The magic does not lie in cloud-parts: practically all the components used for cloud apps run and offer the same benefits in a cloudless world. Still, the cloud offers unique opportunities: Suppose you have an customer-data analysis application ready for pilot, but with all your customer data it'll take 100 servers to run. Here the cloud can come to your rescue -- spin up the app on AWS on 100 servers over a long weekend, and your life-changing pilot will come in at under $1000. Try comparing that to the cost of renting data center space for 100 servers, buying or leasing all the computer and network hardware, setting it all up, running the test, and then tearing it all down again in a long weekend.

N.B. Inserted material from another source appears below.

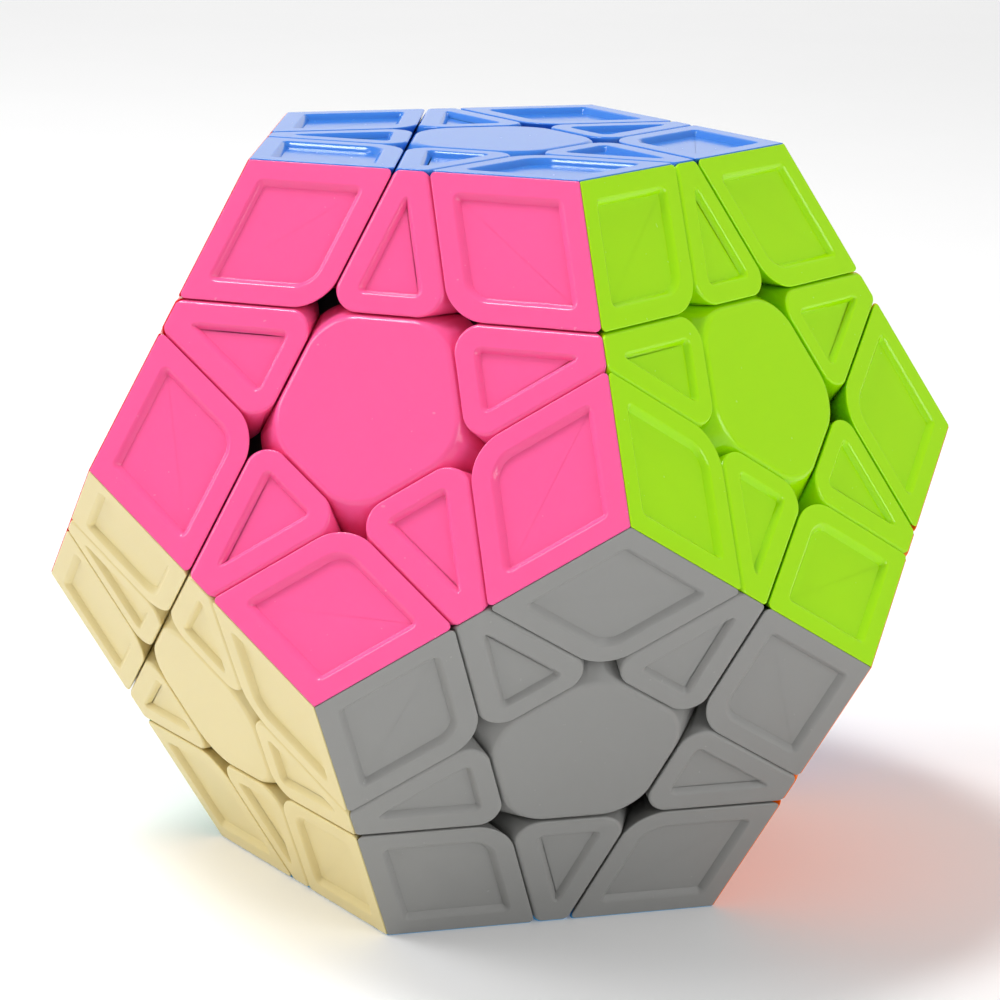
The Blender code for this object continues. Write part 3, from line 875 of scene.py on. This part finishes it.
# %% Nodes of a finish
class Finish:
    """A material whose nodes are all made by one method."""

    def __init__(self, name):
        self.material = bpy.data.materials.new(name)
        self.material.use_nodes = True
        self.tree = self.material.node_tree
        self.tree.nodes.clear()

    def node(self, kind, settings, sockets, output=0):
        """Add a node: its settings first, then values or links for its sockets."""
        node = self.tree.nodes.new("ShaderNode" + kind)
        for name, value in settings.items():
            setattr(node, name, value)
        for name, value in sockets.items():
            connect(self.tree, node.inputs[name], value)
        return Value(self.tree, node.outputs[output]) if node.outputs else None

    def place(self):
        return self.node("TexCoord", {}, {}, "Object")

    def noise(self, scale, detail):
        return self.node("TexNoise", {}, {"Vector": self.place(), "Scale": scale,
                                          "Detail": detail}, 0)

    def between(self, value, low, high):
        """Value spread from 0 to 1 between two of its levels, with soft ends."""
        return self.node("MapRange", {"interpolation_type": "SMOOTHSTEP"},
                         {"Value": value, "From Min": low, "From Max": high})

    def mix(self, factor, first, second):
        return self.node("Mix", {"data_type": "RGBA"}, {0: factor, 6: first, 7: second}, 2)


def shaded(colour, factor):
    """Colour made darker or lighter, with its alpha."""
    return (*(min(part * factor, 1) for part in colour), 1)


# %% [markdown]
# ## Moulded plastic
# The mouldings are solid coloured plastic, polished on most faces and satin on the grey and cream
# ones. What tells moulded plastic from paint is small: a faint waviness that breaks up reflections,
# a roughness that drifts, fine specks of dust and the odd hair scratch. Light also goes a little
# way in, which keeps the gaps from turning black.

# %% Moulded plastic
SHINE = 0.32                        # less than glass, as of a moulded part
LIGHT_DEPTH = 0.3                   # share of light that goes in


def moulded_plastic(name, colour, gloss, depth):
    """Coloured plastic: gloss is its roughness, and depth how far light goes in."""
    finish = Finish(name)
    drift = finish.noise(45, 3)
    ripple = finish.noise(260, 2)
    grain = finish.noise(5200, 2)
    dust = finish.between(finish.noise(2600, 0), 0.865, 0.89)
    stretched = finish.node("Mapping", {}, {"Vector": finish.place(), "Scale": (9000, 260, 2600),
                                            "Rotation": (0.5, 0.9, 0.3)})
    hairs = finish.node("TexNoise", {}, {"Vector": stretched, "Scale": 1, "Detail": 1}, 0)
    scratch = finish.between(hairs, 0.70, 0.74) * finish.between(finish.noise(90, 1), 0.5, 0.62)
    tone = finish.mix(drift, shaded(colour, 0.97), shaded(colour, 1.03))
    paint = finish.mix(dust * 0.10, tone, (0.80, 0.78, 0.74, 1))
    rough = gloss + (drift - 0.5) * 0.06 + dust * 0.25 + scratch * 0.10
    surface = ripple * 0.55 + grain * 0.05 + dust * 0.03 - scratch * 0.04
    bump = finish.node("Bump", {}, {"Strength": 1.0, "Distance": 0.000012, "Height": surface})
    skin = finish.node("BsdfPrincipled", {},
                       {"Base Color": paint, "Roughness": rough, "Normal": bump, "IOR": 1.5,
                        "Specular IOR Level": SHINE,
                        "Subsurface Weight": depth, "Subsurface Scale": 0.0006,
                        "Subsurface Radius": tuple(part ** 0.5 for part in colour)})
    finish.node("OutputMaterial", {}, {"Surface": skin})
    return finish.material


# %% [markdown]
# ## Colours
# Each face has its own colour of plastic, so each colour is one finish with its own roughness. The
# hidden feet and the spider are black plastic that is not polished and lets no light in.

# %% Colours of plastic
PLASTIC = {
    "blue": ((0.042, 0.205, 0.670), 0.13), "pink": ((0.920, 0.108, 0.318), 0.13),
    "lime": ((0.390, 0.790, 0.001), 0.13), "yellow": ((0.930, 0.740, 0.010), 0.13),
    "white": ((0.830, 0.830, 0.810), 0.22), "red": ((0.700, 0.012, 0.012), 0.13),
    "grey": ((0.270, 0.270, 0.261), 0.42), "orange": ((0.930, 0.180, 0.008), 0.13),
    "purple": ((0.190, 0.030, 0.400), 0.13), "green": ((0.005, 0.230, 0.040), 0.13),
    "cream": ((0.720, 0.605, 0.295), 0.38), "lightblue": ((0.120, 0.480, 0.830), 0.13),
}
SKINS = {}
for colour, (tint, gloss) in PLASTIC.items():
    SKINS[colour + "_plastic"] = moulded_plastic(colour + "_plastic", tint, gloss, LIGHT_DEPTH)
SKINS["core_black"] = moulded_plastic("core_black", (0.110, 0.110, 0.112), 0.5, 0.0)


# %% [markdown]
# ## Steel
# The screws and springs are plated steel. Fine noise varies the colour and the roughness, and a
# very low bump of the same noise gives the metal a grain.

# %% Plated steel
def screw_steel():
    """Zinc-plated steel with a fine grain."""
    finish = Finish("screw_steel")
    grain = finish.noise(3000, 3)
    bump = finish.node("Bump", {}, {"Strength": 0.6, "Distance": 0.00001, "Height": grain})
    metal = finish.mix(grain, (0.50, 0.50, 0.52, 1), (0.68, 0.68, 0.68, 1))
    skin = finish.node("BsdfPrincipled", {},
                       {"Base Color": metal,
                        "Metallic": 1.0, "Roughness": 0.22 + grain * 0.2, "Normal": bump})
    finish.node("OutputMaterial", {}, {"Surface": skin})
    return finish.material


SKINS["screw_steel"] = screw_steel()
print("finishes:", len(SKINS))

# %% [markdown]
# ## Putting the puzzle together
# Each master is copied to its places, and each copy has its own mesh, turned about the middle of
# the puzzle. A copy rides on the body of the CAD node that it belongs to, so a layer turns with all
# its mouldings, feet and centre. Nine centres do not turn here, and belong to the core's node.

# %% Placing the pieces
BODY_OF = {}
for body, nodes in frame["record"]["behaviour"]["bodies"].items():
    for node in nodes:
        BODY_OF[node] = body


def place(master, name, turn, node, slot, stands=True):
    """Copy of a master at its place, which rides with a CAD node and can stand for it."""
    piece = bpy.data.objects.new(name, master.data.copy())
    bpy.context.scene.collection.objects.link(piece)
    piece.data.transform(Matrix.Translation(PUZZLE_MIDDLE) @ turn.to_4x4())
    piece.data.materials.clear()
    piece.data.materials.append(SKINS[slot])
    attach(piece, BODY_OF[node])
    if stands:
        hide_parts(node)


def piece_name(kind, colours):
    """Name of a CAD node: its kind, and its colours in their fixed order."""
    return "_".join([kind, *sorted(colours, key=COLOURS.index)])


# %% [markdown]
# ## Twelve faces
# Every face is the same arrangement: five corners and five edges around a centre. So the masters
# are placed face by face, turned in fifths. A foot belongs to two or three faces and is placed only
# once, and the masters are cleared away at the end.

# %% Copies on every face
feet = set()
leave_all()
for colour in COLOURS:
    axis = NORMALS[colour]
    first = next(other for other in COLOURS if abs(NORMALS[other].dot(axis) - COS_TILT) < 1e-3)
    face = turn_to(axis, NORMALS[first])
    around = [colour_at(face @ neighbour) for neighbour in NEIGHBOURS]
    skin = colour + "_plastic"
    for number in range(5):
        turn = face @ Matrix.Rotation(number * FIFTH, 3, "Z")
        next_two = (around[number], around[(number + 1) % 5])
        corner = piece_name("corner", (colour, *next_two))
        edge = piece_name("edge", (colour, next_two[0]))
        place(CORNER_MOULDING, f"{corner}-{colour}", turn, corner, skin)
        place(EDGE_MOULDING, f"{edge}-{colour}", turn, edge, skin)
        for node, colours, master in ((corner, (colour, *next_two), CORNER_FOOT),
                                      (edge, (colour, next_two[0]), EDGE_FOOT)):
            if node in feet:
                continue
            feet.add(node)
            middle = sum((NORMALS[one] for one in colours), Vector()).normalized()
            place(master, f"{node}-foot", turn_to(middle, axis), node, "core_black")
    for kind, master, slot in (("centre_cap", CENTRE_CAP, skin), ("centre_base", CENTRE_BASE, skin),
                               ("screw", CENTRE_SCREW, "screw_steel"),
                               ("spring", SPRING, "screw_steel")):
        node = piece_name(kind, (colour,))
        name = f"{node}-centre"
        stands = node in BODY_OF
        if not stands:
            node = "core"
        place(master, name, face, node, slot, stands=stands or kind != "spring")
place(SPIDER, "spider-core", Matrix.Identity(3), "core", "core_black")
for master in (CORNER_MOULDING, EDGE_MOULDING, CENTRE_CAP, CENTRE_BASE, CENTRE_SCREW, SPRING,
               SPIDER, CORNER_FOOT, EDGE_FOOT):
    bpy.data.objects.remove(master, do_unlink=True)
shown = [item for item in bpy.data.objects if item.type == "MESH" and not item.hide_render]
triangles = sum(len(face.vertices) - 2 for item in shown for face in item.data.polygons)
print("pieces:", len(shown), "triangles:", triangles)

# %% [markdown]
# ## Floor
# The floor is a plain pale sheet, wide enough that its edge is never seen close by. It glows very
# slightly, which keeps it pale away from the lamps.

# %% Floor
leave_all()
bpy.ops.mesh.primitive_plane_add(size=12)
floor = started("floor")
bpy.ops.mesh.select_all(action="SELECT")
bpy.ops.mesh.subdivide(number_cuts=3)
bpy.ops.transform.translate(value=(0, 0, cad_box[0][2] - 0.02 * MM))
leave_all()
paper = Finish("paper")
mottle = paper.noise(20, 3)
sheet = paper.node("BsdfPrincipled", {},
                   {"Base Color": paper.mix(mottle, (0.86, 0.86, 0.86, 1), (0.88, 0.88, 0.88, 1)),
                    "Roughness": 0.9, "Emission Color": (1, 1, 1, 1), "Emission Strength": 0.11})
paper.node("OutputMaterial", {}, {"Surface": sheet})
floor.data.materials.append(paper.material)

# %% [markdown]
# ## Light
# Gloss needs something to mirror. A broad key light stands on the left. A small strong lamp above
# puts thin bright lines on the lower walls of the panels and on the rims. Two weaker lamps open the
# shadows on the right and are mirrored in the top face, and the room itself is evenly white.

# %% Light
world = bpy.data.worlds.new("room")
bpy.context.scene.world = world
world.use_nodes = True
air = world.node_tree.nodes["Background"]
air.inputs["Color"].default_value = (1, 1, 1, 1)
air.inputs["Strength"].default_value = 0.42


def soft_light(name, place, size, power):
    """Square lamp that points at the puzzle."""
    lamp = bpy.data.lights.new(name, "AREA")
    lamp.size = size
    lamp.energy = power
    stand = bpy.data.objects.new(name, lamp)
    bpy.context.scene.collection.objects.link(stand)
    stand.location = place
    stand.rotation_euler = (PUZZLE_MIDDLE - Vector(place)).to_track_quat("-Z", "Y").to_euler()
    print(f"{name}: {power} W over {size} m")


soft_light("key", (-0.62, -0.25, 0.55), 0.45, 3.2)
soft_light("top", (-0.30, -0.06, 0.80), 0.22, 3.6)
soft_light("right", (0.75, -0.30, 0.30), 0.40, 2.2)
soft_light("back", (-0.33, 0.88, 0.34), 0.80, 1.1)

# %% [markdown]
# ## Camera
# The camera looks down a little, so that the top and four sides show. A long lens from a third of a
# metre away keeps so small a thing in natural proportion.

# %% Camera
LENS = 121.2                        # mm, on a sensor 36 mm wide
SENSOR_WIDTH = 36
VIEWPOINT = Vector((0.1109, -0.2942, 0.1141))
SIGHT = Vector((-0.3406, 0.9080, -0.2440)).normalized()
ROLL = math.radians(0.61)
camera = bpy.data.objects.new("camera", bpy.data.cameras.new("camera"))
bpy.context.scene.collection.objects.link(camera)
camera.data.lens = LENS
camera.data.sensor_width = SENSOR_WIDTH
camera.data.clip_start = 0.01
looking = SIGHT.to_track_quat("-Z", "Y").to_matrix()
camera.matrix_world = (Matrix.Translation(VIEWPOINT) @ looking.to_4x4()
                       @ Matrix.Rotation(ROLL, 4, "Z"))
bpy.context.scene.camera = camera
bpy.context.scene.view_settings.view_transform = "Standard"
print(f"camera: {LENS} mm lens, {(VIEWPOINT - PUZZLE_MIDDLE).length:.3f} m away")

What makes the cloud magical is its flexibility -- and when combined with web standards and tools and modern development practices, it's possible to "solve" the IT equation -- specific rich solutions generated quickly and reliably, and built from standard parts that are familiar to any IT shop.

With the right plans and tools it's possible to engage in an ongoing conversation with your customers. You website and systems track their interests, and data from their web interactions and transactions can mesh seamlessly with the data you already keep in your existing systems. With the right tools and a strong implementation, the web becomes your interpersonal channel to your customers.